** start of Provided material **

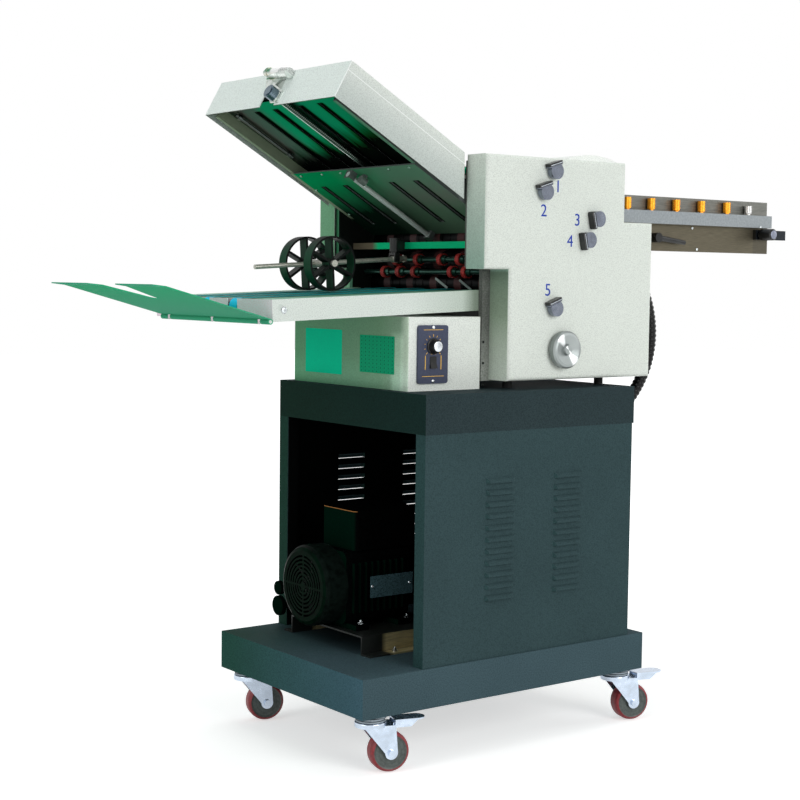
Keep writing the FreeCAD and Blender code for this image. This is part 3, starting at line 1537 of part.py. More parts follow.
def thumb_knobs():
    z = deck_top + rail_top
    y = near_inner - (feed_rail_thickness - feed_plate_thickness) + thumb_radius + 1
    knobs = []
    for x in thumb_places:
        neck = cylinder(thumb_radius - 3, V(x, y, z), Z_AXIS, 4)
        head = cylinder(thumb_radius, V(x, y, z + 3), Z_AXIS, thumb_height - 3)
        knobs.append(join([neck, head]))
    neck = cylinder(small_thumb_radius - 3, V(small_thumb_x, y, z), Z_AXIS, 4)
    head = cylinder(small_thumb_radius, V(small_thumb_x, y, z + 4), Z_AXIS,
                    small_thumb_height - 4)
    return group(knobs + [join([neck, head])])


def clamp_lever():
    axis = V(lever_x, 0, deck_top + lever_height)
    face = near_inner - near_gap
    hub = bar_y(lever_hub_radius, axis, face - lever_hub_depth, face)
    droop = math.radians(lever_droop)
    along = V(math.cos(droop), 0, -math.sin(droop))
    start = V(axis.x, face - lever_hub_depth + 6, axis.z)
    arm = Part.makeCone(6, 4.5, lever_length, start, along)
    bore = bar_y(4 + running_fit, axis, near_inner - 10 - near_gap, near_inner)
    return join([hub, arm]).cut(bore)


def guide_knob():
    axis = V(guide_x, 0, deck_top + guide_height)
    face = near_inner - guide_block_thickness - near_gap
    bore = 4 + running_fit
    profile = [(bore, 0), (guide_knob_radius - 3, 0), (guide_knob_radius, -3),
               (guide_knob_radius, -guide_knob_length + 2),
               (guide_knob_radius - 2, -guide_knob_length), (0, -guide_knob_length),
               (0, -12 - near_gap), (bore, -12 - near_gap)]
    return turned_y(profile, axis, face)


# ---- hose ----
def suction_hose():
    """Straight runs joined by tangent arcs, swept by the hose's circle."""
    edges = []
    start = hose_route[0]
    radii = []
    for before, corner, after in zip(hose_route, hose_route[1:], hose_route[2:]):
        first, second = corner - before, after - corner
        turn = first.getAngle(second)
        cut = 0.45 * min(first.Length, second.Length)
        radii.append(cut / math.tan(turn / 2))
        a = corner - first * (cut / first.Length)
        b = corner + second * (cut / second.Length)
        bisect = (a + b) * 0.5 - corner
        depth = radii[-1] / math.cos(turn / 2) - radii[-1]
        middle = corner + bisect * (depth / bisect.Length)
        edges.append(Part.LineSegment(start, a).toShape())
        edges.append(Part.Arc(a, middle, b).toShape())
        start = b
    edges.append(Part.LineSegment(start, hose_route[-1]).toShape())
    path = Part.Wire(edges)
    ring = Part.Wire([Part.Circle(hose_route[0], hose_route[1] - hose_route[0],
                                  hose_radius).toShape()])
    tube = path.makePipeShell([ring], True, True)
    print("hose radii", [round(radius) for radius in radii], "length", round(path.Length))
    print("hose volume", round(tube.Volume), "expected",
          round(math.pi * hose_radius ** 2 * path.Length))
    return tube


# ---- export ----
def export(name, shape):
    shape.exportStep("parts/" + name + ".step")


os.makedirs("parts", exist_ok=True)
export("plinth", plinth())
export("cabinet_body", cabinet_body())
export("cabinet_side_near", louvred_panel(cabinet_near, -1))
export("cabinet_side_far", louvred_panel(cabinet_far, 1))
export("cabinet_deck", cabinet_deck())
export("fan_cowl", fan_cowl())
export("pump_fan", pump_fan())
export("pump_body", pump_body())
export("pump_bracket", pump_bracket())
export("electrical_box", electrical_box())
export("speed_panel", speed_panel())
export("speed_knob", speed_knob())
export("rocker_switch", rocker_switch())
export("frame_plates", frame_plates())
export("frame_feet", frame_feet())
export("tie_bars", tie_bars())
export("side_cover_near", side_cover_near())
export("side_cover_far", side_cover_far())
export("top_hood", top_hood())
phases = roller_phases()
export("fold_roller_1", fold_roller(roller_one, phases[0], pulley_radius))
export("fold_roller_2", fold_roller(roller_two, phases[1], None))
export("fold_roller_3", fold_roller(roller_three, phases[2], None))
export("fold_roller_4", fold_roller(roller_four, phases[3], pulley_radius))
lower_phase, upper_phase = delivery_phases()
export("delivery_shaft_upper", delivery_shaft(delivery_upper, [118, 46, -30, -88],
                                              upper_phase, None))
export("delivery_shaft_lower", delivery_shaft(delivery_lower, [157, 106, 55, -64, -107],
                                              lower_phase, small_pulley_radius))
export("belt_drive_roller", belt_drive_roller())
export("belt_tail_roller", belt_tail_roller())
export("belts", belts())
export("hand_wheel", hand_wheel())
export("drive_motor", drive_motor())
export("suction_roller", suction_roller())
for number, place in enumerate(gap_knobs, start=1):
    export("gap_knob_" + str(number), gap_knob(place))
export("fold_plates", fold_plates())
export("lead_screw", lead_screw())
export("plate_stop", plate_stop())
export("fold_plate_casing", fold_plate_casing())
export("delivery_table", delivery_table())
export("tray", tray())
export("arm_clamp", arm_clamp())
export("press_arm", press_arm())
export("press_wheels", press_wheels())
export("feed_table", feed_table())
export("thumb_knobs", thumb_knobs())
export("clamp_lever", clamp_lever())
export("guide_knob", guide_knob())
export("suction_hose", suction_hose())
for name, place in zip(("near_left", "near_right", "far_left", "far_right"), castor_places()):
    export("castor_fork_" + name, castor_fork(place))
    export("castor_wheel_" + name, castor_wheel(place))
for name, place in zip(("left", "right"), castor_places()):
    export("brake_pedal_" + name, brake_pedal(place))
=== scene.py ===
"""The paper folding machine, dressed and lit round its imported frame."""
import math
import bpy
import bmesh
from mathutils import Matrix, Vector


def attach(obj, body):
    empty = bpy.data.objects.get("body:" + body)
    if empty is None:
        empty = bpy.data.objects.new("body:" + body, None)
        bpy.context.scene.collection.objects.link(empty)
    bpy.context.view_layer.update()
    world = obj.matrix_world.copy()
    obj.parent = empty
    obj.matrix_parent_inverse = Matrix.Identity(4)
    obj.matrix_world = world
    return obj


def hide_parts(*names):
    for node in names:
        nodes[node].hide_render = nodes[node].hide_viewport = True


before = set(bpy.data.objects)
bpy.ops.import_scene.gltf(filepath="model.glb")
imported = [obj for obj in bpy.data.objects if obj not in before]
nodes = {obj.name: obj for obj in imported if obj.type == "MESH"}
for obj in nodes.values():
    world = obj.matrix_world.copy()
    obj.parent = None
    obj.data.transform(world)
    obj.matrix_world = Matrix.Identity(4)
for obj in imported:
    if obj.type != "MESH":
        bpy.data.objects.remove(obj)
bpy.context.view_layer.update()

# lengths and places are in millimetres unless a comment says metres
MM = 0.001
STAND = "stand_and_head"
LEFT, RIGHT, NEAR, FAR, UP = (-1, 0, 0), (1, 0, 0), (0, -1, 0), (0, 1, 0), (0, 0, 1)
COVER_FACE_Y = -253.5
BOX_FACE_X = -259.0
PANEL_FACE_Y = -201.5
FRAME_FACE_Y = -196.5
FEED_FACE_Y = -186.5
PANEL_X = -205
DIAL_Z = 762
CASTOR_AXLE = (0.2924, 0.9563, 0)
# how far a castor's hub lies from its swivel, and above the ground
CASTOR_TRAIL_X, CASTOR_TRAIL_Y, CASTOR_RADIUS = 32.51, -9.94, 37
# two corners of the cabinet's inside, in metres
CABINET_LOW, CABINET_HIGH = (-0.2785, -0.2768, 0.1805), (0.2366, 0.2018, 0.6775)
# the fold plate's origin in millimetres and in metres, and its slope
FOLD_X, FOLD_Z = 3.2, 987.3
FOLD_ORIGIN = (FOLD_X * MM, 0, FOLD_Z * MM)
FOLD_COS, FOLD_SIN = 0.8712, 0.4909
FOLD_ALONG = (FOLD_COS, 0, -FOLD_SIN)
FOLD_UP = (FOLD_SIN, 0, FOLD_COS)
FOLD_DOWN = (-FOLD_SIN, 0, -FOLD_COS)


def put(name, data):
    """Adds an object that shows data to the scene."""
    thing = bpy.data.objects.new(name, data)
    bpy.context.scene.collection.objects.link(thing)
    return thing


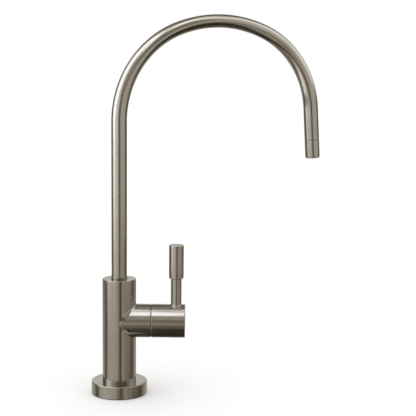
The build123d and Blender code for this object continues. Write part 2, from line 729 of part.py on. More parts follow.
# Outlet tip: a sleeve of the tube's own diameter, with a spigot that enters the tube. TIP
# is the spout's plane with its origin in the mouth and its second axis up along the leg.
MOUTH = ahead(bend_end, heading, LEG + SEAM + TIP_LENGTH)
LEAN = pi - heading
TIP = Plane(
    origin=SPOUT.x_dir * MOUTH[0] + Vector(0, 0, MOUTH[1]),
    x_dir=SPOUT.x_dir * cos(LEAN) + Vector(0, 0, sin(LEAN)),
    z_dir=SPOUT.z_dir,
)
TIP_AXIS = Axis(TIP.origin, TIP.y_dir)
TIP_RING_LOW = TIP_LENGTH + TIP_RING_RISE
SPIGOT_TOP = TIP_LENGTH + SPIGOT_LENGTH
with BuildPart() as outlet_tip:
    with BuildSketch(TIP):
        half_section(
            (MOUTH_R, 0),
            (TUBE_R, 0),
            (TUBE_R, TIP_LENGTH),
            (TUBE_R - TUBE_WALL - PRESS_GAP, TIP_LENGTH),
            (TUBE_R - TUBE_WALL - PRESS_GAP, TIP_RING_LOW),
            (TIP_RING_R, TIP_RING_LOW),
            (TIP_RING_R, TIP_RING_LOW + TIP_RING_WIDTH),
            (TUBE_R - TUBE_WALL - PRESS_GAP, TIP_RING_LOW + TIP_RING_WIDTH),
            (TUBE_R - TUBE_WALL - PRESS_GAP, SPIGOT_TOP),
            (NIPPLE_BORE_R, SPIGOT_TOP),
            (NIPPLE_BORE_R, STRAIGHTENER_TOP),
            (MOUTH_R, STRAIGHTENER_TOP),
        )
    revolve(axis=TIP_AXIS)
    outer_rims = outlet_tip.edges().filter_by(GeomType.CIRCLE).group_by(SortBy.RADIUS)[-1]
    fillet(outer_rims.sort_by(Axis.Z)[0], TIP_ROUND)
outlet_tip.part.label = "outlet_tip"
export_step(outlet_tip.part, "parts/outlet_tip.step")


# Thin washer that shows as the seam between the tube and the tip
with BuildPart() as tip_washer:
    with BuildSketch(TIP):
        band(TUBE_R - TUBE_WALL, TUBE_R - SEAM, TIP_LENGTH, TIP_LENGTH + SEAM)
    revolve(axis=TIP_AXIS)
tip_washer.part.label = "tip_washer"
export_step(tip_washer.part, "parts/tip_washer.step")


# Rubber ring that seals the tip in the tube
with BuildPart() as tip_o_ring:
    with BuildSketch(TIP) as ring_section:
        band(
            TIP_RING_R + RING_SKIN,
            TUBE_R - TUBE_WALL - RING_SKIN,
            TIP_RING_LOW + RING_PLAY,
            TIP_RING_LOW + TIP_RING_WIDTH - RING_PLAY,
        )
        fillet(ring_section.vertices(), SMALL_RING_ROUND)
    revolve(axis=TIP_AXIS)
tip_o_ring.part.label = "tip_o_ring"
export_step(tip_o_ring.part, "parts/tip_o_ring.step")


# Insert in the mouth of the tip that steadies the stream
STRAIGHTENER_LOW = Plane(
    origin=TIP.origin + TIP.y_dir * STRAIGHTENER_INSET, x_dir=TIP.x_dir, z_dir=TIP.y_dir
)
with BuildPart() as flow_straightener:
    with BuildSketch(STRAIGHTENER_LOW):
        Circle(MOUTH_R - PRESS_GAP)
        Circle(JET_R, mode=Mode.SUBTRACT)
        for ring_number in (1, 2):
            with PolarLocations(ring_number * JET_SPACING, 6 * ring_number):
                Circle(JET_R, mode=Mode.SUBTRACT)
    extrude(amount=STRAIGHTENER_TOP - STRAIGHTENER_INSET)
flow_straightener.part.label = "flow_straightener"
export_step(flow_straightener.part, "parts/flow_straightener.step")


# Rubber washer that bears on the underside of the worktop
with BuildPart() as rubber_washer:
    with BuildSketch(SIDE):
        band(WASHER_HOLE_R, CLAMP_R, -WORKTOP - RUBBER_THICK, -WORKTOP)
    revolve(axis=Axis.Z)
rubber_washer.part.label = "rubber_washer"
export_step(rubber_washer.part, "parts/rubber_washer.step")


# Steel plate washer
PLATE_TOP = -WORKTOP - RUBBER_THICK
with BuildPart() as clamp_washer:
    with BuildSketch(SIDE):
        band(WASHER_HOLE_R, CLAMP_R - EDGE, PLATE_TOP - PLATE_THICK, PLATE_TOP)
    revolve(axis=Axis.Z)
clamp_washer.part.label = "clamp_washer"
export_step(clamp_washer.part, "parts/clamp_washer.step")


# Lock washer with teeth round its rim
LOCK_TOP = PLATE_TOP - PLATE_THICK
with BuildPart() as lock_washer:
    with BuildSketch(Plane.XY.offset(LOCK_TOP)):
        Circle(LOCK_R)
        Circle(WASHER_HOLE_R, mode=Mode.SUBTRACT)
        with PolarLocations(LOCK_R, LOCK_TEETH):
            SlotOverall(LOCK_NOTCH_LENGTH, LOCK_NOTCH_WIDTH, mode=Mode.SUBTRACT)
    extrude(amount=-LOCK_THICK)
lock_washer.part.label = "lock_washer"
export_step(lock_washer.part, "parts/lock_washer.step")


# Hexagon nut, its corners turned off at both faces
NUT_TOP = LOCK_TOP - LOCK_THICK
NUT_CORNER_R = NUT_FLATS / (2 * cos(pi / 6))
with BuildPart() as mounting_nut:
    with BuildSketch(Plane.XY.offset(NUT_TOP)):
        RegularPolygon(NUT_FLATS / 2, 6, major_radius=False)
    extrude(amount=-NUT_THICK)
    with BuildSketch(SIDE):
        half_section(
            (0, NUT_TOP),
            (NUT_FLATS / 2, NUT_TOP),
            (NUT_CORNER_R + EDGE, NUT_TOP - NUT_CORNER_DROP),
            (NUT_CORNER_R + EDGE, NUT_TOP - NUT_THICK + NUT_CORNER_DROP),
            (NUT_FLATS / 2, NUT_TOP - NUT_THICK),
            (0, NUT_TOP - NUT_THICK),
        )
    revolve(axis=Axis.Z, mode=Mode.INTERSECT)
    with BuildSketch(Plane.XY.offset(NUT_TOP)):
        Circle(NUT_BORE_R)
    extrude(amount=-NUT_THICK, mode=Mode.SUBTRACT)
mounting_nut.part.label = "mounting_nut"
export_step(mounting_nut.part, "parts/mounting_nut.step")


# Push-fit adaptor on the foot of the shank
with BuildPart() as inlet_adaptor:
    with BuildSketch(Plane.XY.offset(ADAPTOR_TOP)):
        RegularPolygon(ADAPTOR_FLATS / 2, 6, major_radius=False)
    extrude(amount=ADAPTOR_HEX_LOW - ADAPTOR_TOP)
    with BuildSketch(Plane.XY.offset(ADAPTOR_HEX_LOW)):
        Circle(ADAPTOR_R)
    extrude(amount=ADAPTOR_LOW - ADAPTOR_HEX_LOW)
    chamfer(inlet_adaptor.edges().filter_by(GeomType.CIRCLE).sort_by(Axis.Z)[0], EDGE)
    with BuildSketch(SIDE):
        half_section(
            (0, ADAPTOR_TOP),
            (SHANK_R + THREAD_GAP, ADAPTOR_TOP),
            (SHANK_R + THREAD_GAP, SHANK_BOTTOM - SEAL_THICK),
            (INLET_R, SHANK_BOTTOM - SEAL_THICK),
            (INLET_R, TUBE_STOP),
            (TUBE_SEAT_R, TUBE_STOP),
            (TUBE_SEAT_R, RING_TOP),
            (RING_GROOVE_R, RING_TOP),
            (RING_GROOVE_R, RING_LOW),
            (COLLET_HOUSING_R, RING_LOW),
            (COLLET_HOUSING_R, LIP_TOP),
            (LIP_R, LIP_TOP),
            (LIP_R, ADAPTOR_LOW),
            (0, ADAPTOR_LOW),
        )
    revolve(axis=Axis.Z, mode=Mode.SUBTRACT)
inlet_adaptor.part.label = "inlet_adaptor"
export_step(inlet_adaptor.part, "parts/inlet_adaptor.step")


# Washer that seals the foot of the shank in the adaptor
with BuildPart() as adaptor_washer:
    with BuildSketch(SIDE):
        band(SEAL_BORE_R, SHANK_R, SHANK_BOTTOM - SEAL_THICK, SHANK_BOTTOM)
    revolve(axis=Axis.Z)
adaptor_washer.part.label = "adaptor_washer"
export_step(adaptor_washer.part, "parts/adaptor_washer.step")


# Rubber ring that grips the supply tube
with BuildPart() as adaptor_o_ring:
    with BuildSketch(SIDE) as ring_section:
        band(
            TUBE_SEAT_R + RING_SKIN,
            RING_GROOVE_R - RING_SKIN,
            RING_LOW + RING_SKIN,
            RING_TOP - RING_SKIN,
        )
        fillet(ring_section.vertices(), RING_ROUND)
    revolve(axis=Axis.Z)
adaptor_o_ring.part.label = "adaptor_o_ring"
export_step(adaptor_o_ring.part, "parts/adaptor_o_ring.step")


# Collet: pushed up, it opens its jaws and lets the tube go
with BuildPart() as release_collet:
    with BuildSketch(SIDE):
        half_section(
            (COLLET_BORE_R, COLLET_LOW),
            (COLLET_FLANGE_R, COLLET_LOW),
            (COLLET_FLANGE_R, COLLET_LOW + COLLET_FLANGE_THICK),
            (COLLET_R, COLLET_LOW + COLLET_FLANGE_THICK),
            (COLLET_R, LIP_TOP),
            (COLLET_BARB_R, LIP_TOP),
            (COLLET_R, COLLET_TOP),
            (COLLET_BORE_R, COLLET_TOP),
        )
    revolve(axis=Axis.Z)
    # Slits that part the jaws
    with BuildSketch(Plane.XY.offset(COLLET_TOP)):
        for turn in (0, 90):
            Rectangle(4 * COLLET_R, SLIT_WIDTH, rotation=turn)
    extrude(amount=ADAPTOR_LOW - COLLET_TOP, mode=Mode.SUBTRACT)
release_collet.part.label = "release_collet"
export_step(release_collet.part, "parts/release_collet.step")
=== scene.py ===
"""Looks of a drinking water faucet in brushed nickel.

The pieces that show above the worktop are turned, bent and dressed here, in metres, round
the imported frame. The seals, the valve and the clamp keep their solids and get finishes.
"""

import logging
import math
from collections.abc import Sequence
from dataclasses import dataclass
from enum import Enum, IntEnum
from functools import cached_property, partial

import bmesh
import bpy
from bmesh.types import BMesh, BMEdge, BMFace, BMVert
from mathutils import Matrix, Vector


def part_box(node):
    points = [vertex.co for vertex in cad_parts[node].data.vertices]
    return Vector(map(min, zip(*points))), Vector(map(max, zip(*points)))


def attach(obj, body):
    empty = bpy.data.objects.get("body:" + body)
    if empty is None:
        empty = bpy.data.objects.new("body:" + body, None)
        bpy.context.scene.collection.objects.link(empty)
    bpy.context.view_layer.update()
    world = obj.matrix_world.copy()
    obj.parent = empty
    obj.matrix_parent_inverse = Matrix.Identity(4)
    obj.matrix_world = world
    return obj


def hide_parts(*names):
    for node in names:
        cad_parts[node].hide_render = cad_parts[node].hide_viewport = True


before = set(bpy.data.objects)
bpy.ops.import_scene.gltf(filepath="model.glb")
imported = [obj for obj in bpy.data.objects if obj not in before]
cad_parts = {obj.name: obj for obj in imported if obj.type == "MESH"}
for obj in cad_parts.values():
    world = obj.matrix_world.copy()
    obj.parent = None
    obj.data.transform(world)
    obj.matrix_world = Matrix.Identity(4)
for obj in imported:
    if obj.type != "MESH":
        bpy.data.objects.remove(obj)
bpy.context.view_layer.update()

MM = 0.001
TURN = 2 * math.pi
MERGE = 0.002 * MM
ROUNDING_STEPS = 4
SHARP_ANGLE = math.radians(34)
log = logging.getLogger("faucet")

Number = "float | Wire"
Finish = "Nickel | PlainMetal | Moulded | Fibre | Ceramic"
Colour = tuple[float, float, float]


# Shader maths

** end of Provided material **

_What is required:_ Quote in full each line from the top of the records above through the line with "return turned_y(profile, axis, face)"; stop after that line.

_Output below:_
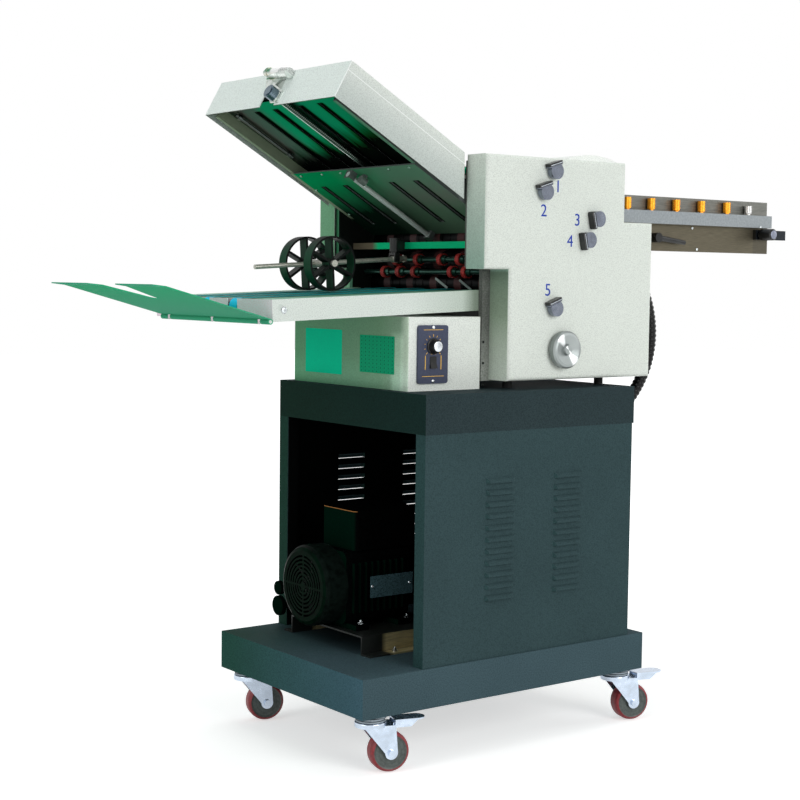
Keep writing the FreeCAD and Blender code for this image. This is part 3, starting at line 1537 of part.py. More parts follow.
def thumb_knobs():
    z = deck_top + rail_top
    y = near_inner - (feed_rail_thickness - feed_plate_thickness) + thumb_radius + 1
    knobs = []
    for x in thumb_places:
        neck = cylinder(thumb_radius - 3, V(x, y, z), Z_AXIS, 4)
        head = cylinder(thumb_radius, V(x, y, z + 3), Z_AXIS, thumb_height - 3)
        knobs.append(join([neck, head]))
    neck = cylinder(small_thumb_radius - 3, V(small_thumb_x, y, z), Z_AXIS, 4)
    head = cylinder(small_thumb_radius, V(small_thumb_x, y, z + 4), Z_AXIS,
                    small_thumb_height - 4)
    return group(knobs + [join([neck, head])])


def clamp_lever():
    axis = V(lever_x, 0, deck_top + lever_height)
    face = near_inner - near_gap
    hub = bar_y(lever_hub_radius, axis, face - lever_hub_depth, face)
    droop = math.radians(lever_droop)
    along = V(math.cos(droop), 0, -math.sin(droop))
    start = V(axis.x, face - lever_hub_depth + 6, axis.z)
    arm = Part.makeCone(6, 4.5, lever_length, start, along)
    bore = bar_y(4 + running_fit, axis, near_inner - 10 - near_gap, near_inner)
    return join([hub, arm]).cut(bore)


def guide_knob():
    axis = V(guide_x, 0, deck_top + guide_height)
    face = near_inner - guide_block_thickness - near_gap
    bore = 4 + running_fit
    profile = [(bore, 0), (guide_knob_radius - 3, 0), (guide_knob_radius, -3),
               (guide_knob_radius, -guide_knob_length + 2),
               (guide_knob_radius - 2, -guide_knob_length), (0, -guide_knob_length),
               (0, -12 - near_gap), (bore, -12 - near_gap)]
    return turned_y(profile, axis, face)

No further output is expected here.